The research, detailed in Science Translational Medicine, hinged on identifying and targeting a common feature found in the venoms of diverse snake species.

The traditional method of producing antivenoms—by immunizing animals with snake venom—is limited in scope, with each antivenom typically effective against only a single species.

This poses a challenge in regions where multiple venomous snakes pose a threat, necessitating a variety of antivenoms.

Drawing inspiration from their work on HIV, where broadly neutralizing antibodies target the virus’s immutable regions, the Scripps team applied a similar strategy to snake venoms.

They focused on a specific protein, known as three-finger toxins (3FTx), which is a common and highly toxic component across the venoms of elapid snakes (such as mambas, cobras, and kraits).

These toxins have conserved regions that are similar across different species, making them an ideal target for a universal antivenom.

By engineering mammalian cells to produce these toxins in the laboratory, the researchers screened billions of human antibodies to find those that could neutralize the 3FTx proteins.

This exhaustive search led to the identification of a particularly effective antibody, named 95Mat5, which demonstrated the ability to protect mice from the venoms of several deadly snakes.

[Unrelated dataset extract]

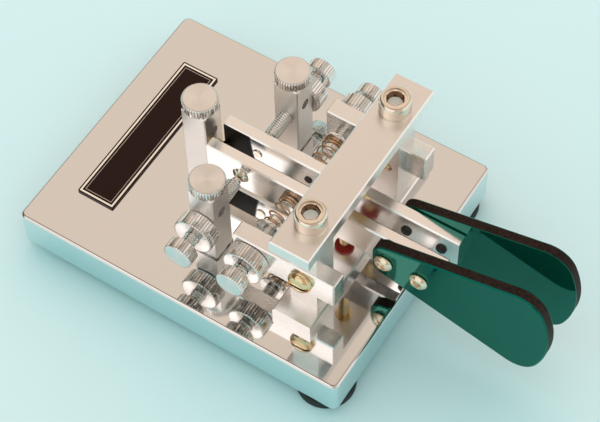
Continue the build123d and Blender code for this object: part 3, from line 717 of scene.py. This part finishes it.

The success of 95Mat5 lies in its mimicry of the human protein that 3FTx toxins typically bind to, a strategy similar to that used by certain HIV antibodies.

This discovery is notable for its synthetic approach, avoiding the need for animal immunization or the use of actual snakes.

While 95Mat5 offers a promising solution against elapid snake venoms, it does not neutralize viper venoms, which represent another major group of venomous snakes.

The research team is actively pursuing antibodies that target additional elapid and viper toxins, with the goal of creating a comprehensive antivenom cocktail.

This potential universal antivenom could revolutionize the treatment of snakebites worldwide, particularly benefiting low- and middle-income countries where the burden of snakebite mortality and morbidity is highest.

The Scripps team’s innovative approach could pave the way for effective, broad-spectrum antivenoms, offering hope against one of the world’s most neglected tropical diseases.

The research findings can be found in Science Translational Medicine.